Net revolving credit and commercial paper borrowings increased $1.0 billion for the year ended December 31, 2000 due to net borrowings on Cox's commercial paper. Proceeds from the issuance of debt and capital and preferred securities of subsidiary trusts of $2.5 billion, net of debt issuance costs, discounts and premiums, primarily consists of the issuances of various indexed subordinated debentures, senior debt securities and a floating rate bridge loan.

Other
At December 31, 2000, Cox had approximately $8.5 billion and $1.2 billion of outstanding indebtedness and Cox-obligated capital and preferred securities of subsidiary trusts, respectively. In addition, Cox had approximately $1.6 billion of total available borrowings under its revolving credit facilities, shelf registration statements and commercial paper program at December 31, 2000.

Subsequent to year end, Cox filed a shelf registration statement on Form S-3 in January 2001 with the Securities and Exchange Commission under which Cox may from time to time issue various debt and equity instruments for a maximum aggregate amount up to $2.0 billion. This registration statement was declared effective in February 2001 and increased Cox's total available borrowings to approximately $3.2 billion.

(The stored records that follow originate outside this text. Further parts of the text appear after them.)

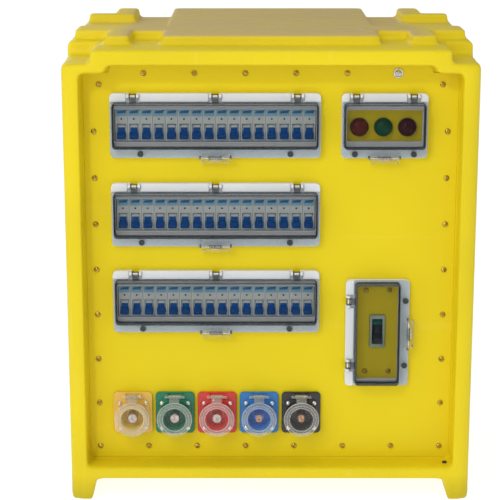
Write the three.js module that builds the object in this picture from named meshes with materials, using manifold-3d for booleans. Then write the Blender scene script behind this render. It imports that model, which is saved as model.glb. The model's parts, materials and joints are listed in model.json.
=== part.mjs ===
// Portable power distribution box: a moulded plastic housing with a screwed front panel that carries
// three rows of circuit breakers, three pilot lamps and a main switch behind hinged clear covers,
// and five single-pole power sockets with spring flaps. Eight multi-pin output sockets are at the back.
// Millimetres. +X right, +Y to the back, +Z up. The origin is on the ground, under the middle of the box.
import * as THREE from 'three';
import { mergeVertices } from 'three/addons/utils/BufferGeometryUtils.js';
import Module from 'manifold-3d';

const wasm = await Module();
wasm.setup();

// ---- Driving dimensions -------------------------------------------------------------------------
const GAP = 0.3;                // between faces that touch on the real object

// Housing
const WIDTH = 594;              // across the front; the sides spread by SIDE_SPREAD towards the back
const SIDE_SPREAD = 4;
const DEPTH = 480;
const FLOOR_LEVEL = 671.5;      // lower level of the top
const RAISED_LEVEL = 686;       // upper level of the top, and the overall height
const POCKET_LEVEL = 652;       // floor of the four stacking pockets
const UNDERSIDE = 32;
const WALL = 8;
const FRONT_CORNER = 14;
const REAR_CORNER = 50;
const FOOT_LENGTH = 108;
const REAR_FOOT_LENGTH = 88;
const FOOT_WIDTH = 32;          // at the ground
const FOOT_SPREAD = 7;          // wider at the underside
const POCKET_INNER = 255;       // side walls of the front stacking pockets
const REAR_POCKET_INNER = 250;
const FRONT_POCKET_END = -128;
const REAR_POCKET_START = 152;
const GRIP_DEPTH = 35;
const GRIP_HALF = 65;
const GRIP_BOTTOM = 425;
const GRIP_TOP = 485;

// Raised blocks of the top
const PLATEAU_HALF = 157;
const BLOCK_FRONT = -182;
const SHELF_FRONT = -108;
const SHELF_BACK = -42;
const REAR_BAR_FRONT = 133;

// Front recess and panel
const RECESS_HALF = 271.5;
const RECESS_BOTTOM = 51;
const RECESS_TOP = 649;
const RECESS_DEPTH = 40;
const GUSSET_HALF = 231;
const GUSSET_BOTTOM = 637;
const PANEL_THICK = 3;
const PANEL_CLEARANCE = 2.5;
const PANEL_FACE = -DEPTH / 2 + RECESS_DEPTH;
const SEAT_WIDTH = 28;          // width of the flange that the panels are screwed to

// Rear recess and panel
const REAR_HALF = 238;
const REAR_DEPTH = 30;
const REAR_RECESS_BOTTOM = 60;
const REAR_FACE = DEPTH / 2 - REAR_DEPTH;

// Hinged windows
const WINDOW_HEIGHT = 94;
const FRAME_THICK = 6;
const BAND = 13;                // raised band of the frame that carries the hinge
const HINGE_Z = 43;
const HINGE_Y = -10.2;
const KNUCKLE = 3.4;
const KNUCKLE_WIDTH = 10;
const DOME_FRONT = -26;
const DOME_WALL = 2.4;
const LATCH_Z = -45.5;
const LATCH_Y = -16;
const LATCH_WIDTH = 40;

// Breakers
const MODULE = 18;
const MODULES = 16;
const NOSE_HEIGHT = 45;
const NOSE_FACE = -3;           // in front of the panel face
const TOGGLE_Z = -6.5;
const TOGGLE_Y = 4;
const TOGGLE_REACH = 19;
const TOGGLE_REST = -40;        // degrees below level, switched off
const TOGGLES_PER_BAR = 4;

const ROW_X = -79.5;
const rowWindow = (name, z) => ({
  name, x: ROW_X, z, length: 303, opening: [290, 47], hinges: [-118, 0, 118], turn: 0,
});
const WINDOWS = [
  rowWindow('row1', 559),
  rowWindow('row2', 428),
  rowWindow('row3', 297.5),
  { name: 'lamps', x: 163.5, z: 558.7, length: 124, opening: [104, 44], hinges: [-41, 41], turn: 0 },
  { name: 'switch', x: 158, z: 249.5, length: 162, opening: [142, 60], hinges: [-49, 49], turn: -90 },
];
const ROWS = WINDOWS.filter((window) => window.name.startsWith('row'));

const LAMPS = [
  { name: 'left', x: 127.3, colour: 0x8a2414 },
  { name: 'middle', x: 161.8, colour: 0x0f6a45 },
  { name: 'right', x: 196.3, colour: 0x5c0d14 },
];
const LAMP_Z = 556.2;

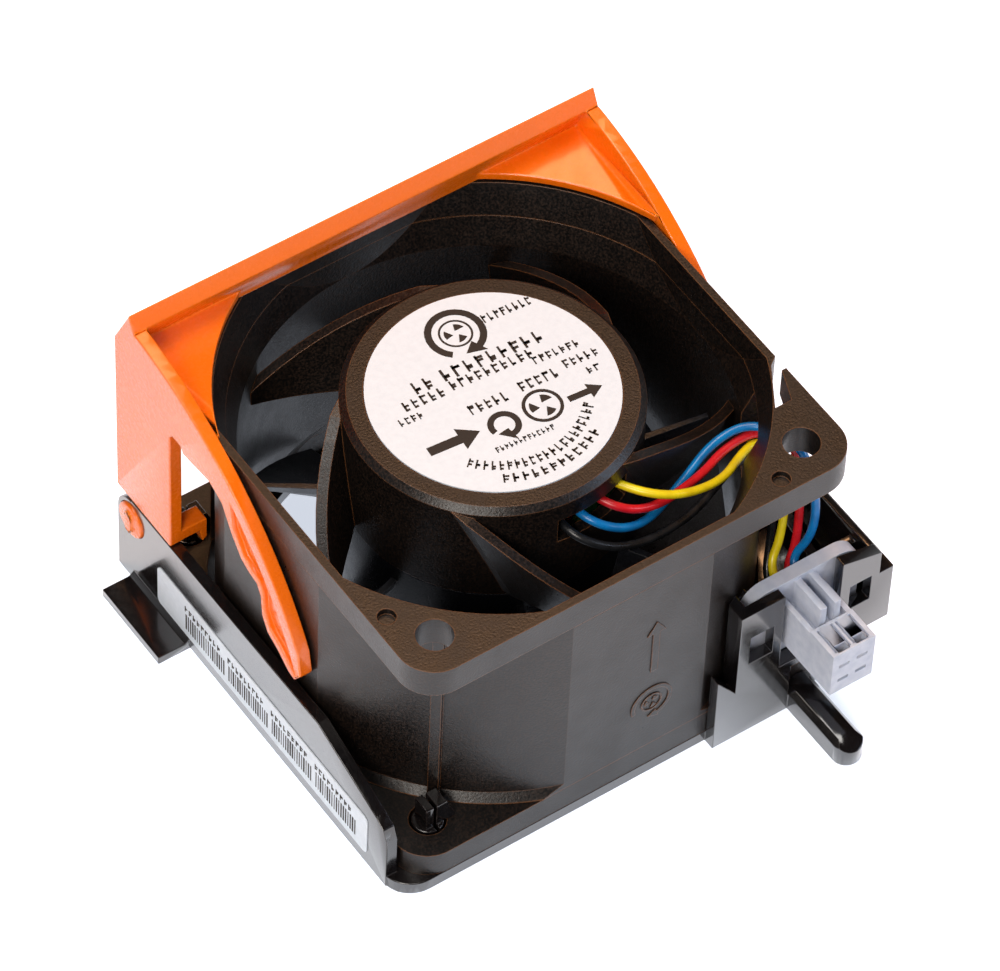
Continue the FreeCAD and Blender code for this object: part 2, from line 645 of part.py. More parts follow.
blades = [shaped("blade_%d" % i, blade)
          for i, blade in enumerate(around_axis(rotor_blade(), s.blade_count))]
impeller = fuse("impeller", rotor_cup, *blades)
impeller.Refine = False
node("impeller", impeller)
node("rotor_yoke", turned("rotor_yoke", [
    (yoke_inner, floor_top), (yoke_outer, floor_top), (yoke_outer, rotor_high - s.yoke_drop),
    (yoke_inner, rotor_high - s.yoke_drop)]))
node("magnet_ring", turned("magnet_ring", [
    (magnet_inner, rotor_low + s.magnet_lift), (yoke_inner, rotor_low + s.magnet_lift),
    (yoke_inner, rotor_high - s.magnet_drop), (magnet_inner, rotor_high - s.magnet_drop)]))

clip_low = upper_seat + s.bearing_width + s.clip_play
shaft_top = clip_low + s.clip_thick + s.shaft_end
groove = s.shaft_radius - s.shaft_groove
node("rotor_shaft", turned("rotor_shaft", [
    (0, rotor_low + s.shaft_foot), (s.shaft_radius, rotor_low + s.shaft_foot),
    (s.shaft_radius, clip_low), (groove, clip_low), (groove, clip_low + s.clip_thick),
    (s.shaft_radius - 0.1, clip_low + s.clip_thick), (s.shaft_radius - 0.2, shaft_top),
    (0, shaft_top)]))
clip_ring = cut("clip_ring", rod("clip_disc", groove + s.clip_reach, clip_low,
                                 clip_low + s.clip_thick),
                rod("clip_bore", groove, clip_low, clip_low + s.clip_thick),
                box("clip_mouth", (0, groove + s.clip_reach), (-s.clip_mouth / 2, s.clip_mouth / 2),
                    (clip_low, clip_low + s.clip_thick)))
node("shaft_clip", clip_ring)


def coil_spring():
    """A round-wire compression spring between the rotor's boss and the lower inner race."""
    wire = s.spring_wire.value
    radius = s.shaft_radius.value + wire / 2 + s.spring_play.value
    low = boss_top.value + wire / 2
    travel = lower_seat.value - boss_top.value - wire
    helix = Part.makeHelix(travel / s.spring_turns.value, travel, radius)
    helix.translate(Vector(0, 0, low))
    start = Vector(radius, 0, low)
    section = Part.Wire([Part.makeCircle(wire / 2, start, Vector(0, 1, 0))])
    return Part.Wire(helix).makePipeShell([section], True, True)


node("preload_spring", shaped("preload_spring", coil_spring()))

# ---------------------------------------------------------------- bracket

inner_wall = s.wall_outer - s.wall_thick
base_front = s.pocket_front + s.pocket_wall
base_plate = prism("base_plate", "XY_Plane", 0, s.base_thick, [
    (-s.wall_outer, base_front), (s.wall_outer, base_front), (s.wall_outer, s.wall_back),
    (-s.wall_outer, s.wall_back)])
round_edges(base_plate, "base_corners", s.corner_round - 0.5,
            lambda edge: upright(edge) and edge.Vertexes[0].Point.y < 0)

wall_profile = [
    (s.wall_front, 0), (s.wall_back, 0), (s.wall_back, s.pivot_height),
    (s.pivot_back, s.wall_height), (s.wall_kink, s.wall_height + s.wall_kink_rise),
    (s.wall_nose, s.wall_nose_height), (s.wall_front + 0.8, s.wall_nose_height - 0.9),
    (s.wall_front, s.wall_nose_low)]
pivot_round = s.wall_back - s.pivot_back
bracket_walls = []
bracket_bores = []
rails = []
for side, sign in (("left", -1), ("right", 1)):
    low, high = (-s.wall_outer, -inner_wall) if sign < 0 else (inner_wall, s.wall_outer)
    bracket_walls.append(prism("wall_" + side, "YZ_Plane", low, high, wall_profile))
    bracket_walls.append(rod_along_x("wall_round_" + side, pivot_round, low, high,
                                     s.pivot_back, s.pivot_height))
    bracket_bores.append(rod_along_x("pivot_bore_" + side, s.pin_radius + s.pin_play,
                                     low - 1, high + 1, s.pivot_back, s.pivot_height))
    rail_out = s.wall_outer + s.rail_reach
    fillet_out = s.wall_outer + s.rail_fillet
    rail_points = [(sign * inner_wall, 0), (sign * rail_out, 0), (sign * rail_out, s.rail_thick),
                   (sign * fillet_out, s.rail_thick),
                   (sign * s.wall_outer, s.rail_thick + s.rail_fillet),
                   (sign * inner_wall, s.rail_thick + s.rail_fillet)]
    rails.append(prism("rail_" + side, "XZ_Plane", -s.rail_end, -s.rail_start, rail_points))

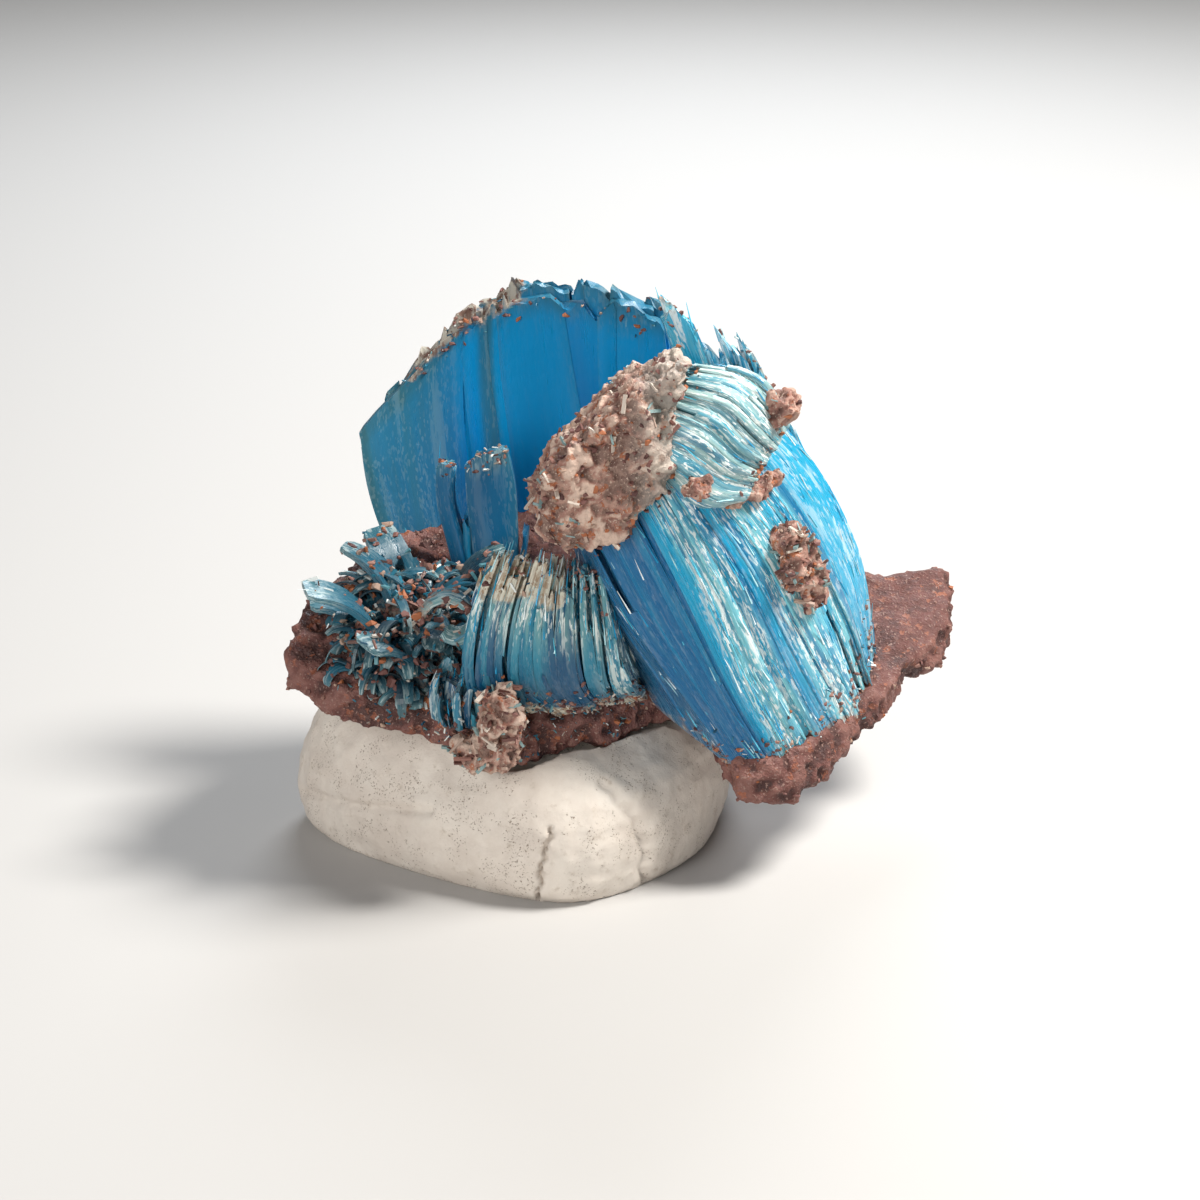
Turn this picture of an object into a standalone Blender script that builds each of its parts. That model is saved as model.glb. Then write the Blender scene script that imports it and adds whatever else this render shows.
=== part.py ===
# Chalcanthite crystal cluster: curved blue crystals on a thin plate of matrix rock,
# which leans on a lump of mounting putty. Sizes are in millimetres until MM turns them into metres.
# The origin is the middle of the putty's flat underside, +Z is up and -Y faces the viewer.

import math
import random

import bmesh
import bpy
from mathutils import Matrix, Vector, noise

MM = 0.001
GAP = 0.3  # clearance that keeps touching pieces apart
SEED = 11

# The plate of matrix rock, seen from above. It rises to the back and falls to the right.
PLATE_OUTLINE = [
    (-13.4, -3.6), (-11.4, -5.2), (-5.5, -6.4), (-2.1, -6.9), (2.2, -4.8), (6.2, -1.4),
    (7.6, -4.0), (8.9, -7.2), (11.4, -6.6), (15.6, -2.0), (20.4, 5.6), (20.6, 9.0), (17.3, 8.0),
    (12.5, 9.4), (7.0, 11.2), (-1.0, 11.6), (-6.0, 9.6), (-8.6, 6.6), (-10.0, 4.2), (-12.6, -0.2),
]
PLATE_THICKNESS = 2.2
PLATE_HEIGHT = 9.5  # of its middle plane, above the origin
PLATE_SLOPE = (-0.15, 0.35)  # rise for each millimetre along X and along Y
PLATE_ROUGHNESS = 0.6

# The putty, as rings of corners from its foot to its top: height, and a share of the foot's outline.
PUTTY_FOOT = [
    (1.0, -9.9), (4.8, -6.6), (7.9, -3.0), (8.6, 2.2), (8.2, 7.6), (2.4, 9.6),
    (-4.6, 8.6), (-9.9, 5.2), (-14.1, 1.4), (-11.0, -3.0), (-5.4, -6.6),
]
PUTTY_RINGS = [(-1.6, 0.93), (1.0, 1.06), (5.3, 1.03)]
PUTTY_CROWN = 0.62  # the top ring's share of the foot
PUTTY_SINK = 0.9  # how deep the rock is pressed into it
PUTTY_LEFT_END = 5.4  # height of the end that stands clear of the rock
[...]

In February 2001, Cox issued convertible senior notes due 2021 with an aggregate principal amount at maturity of $685.0 million for proceeds of $476.1 million, net of an original issue discount of $208.9 million. Including semi-annual cash interest payments, the notes yield 2.25% per year to maturity. Holders may elect to convert at any time, upon which Cox may elect to deliver shares of Class A common stock or an equivalent amount of cash.

All historical weighted average share, per share and historical balance sheet amounts have been restated to reflect Cox's two-for-one stock split which was effective May 21, 1999.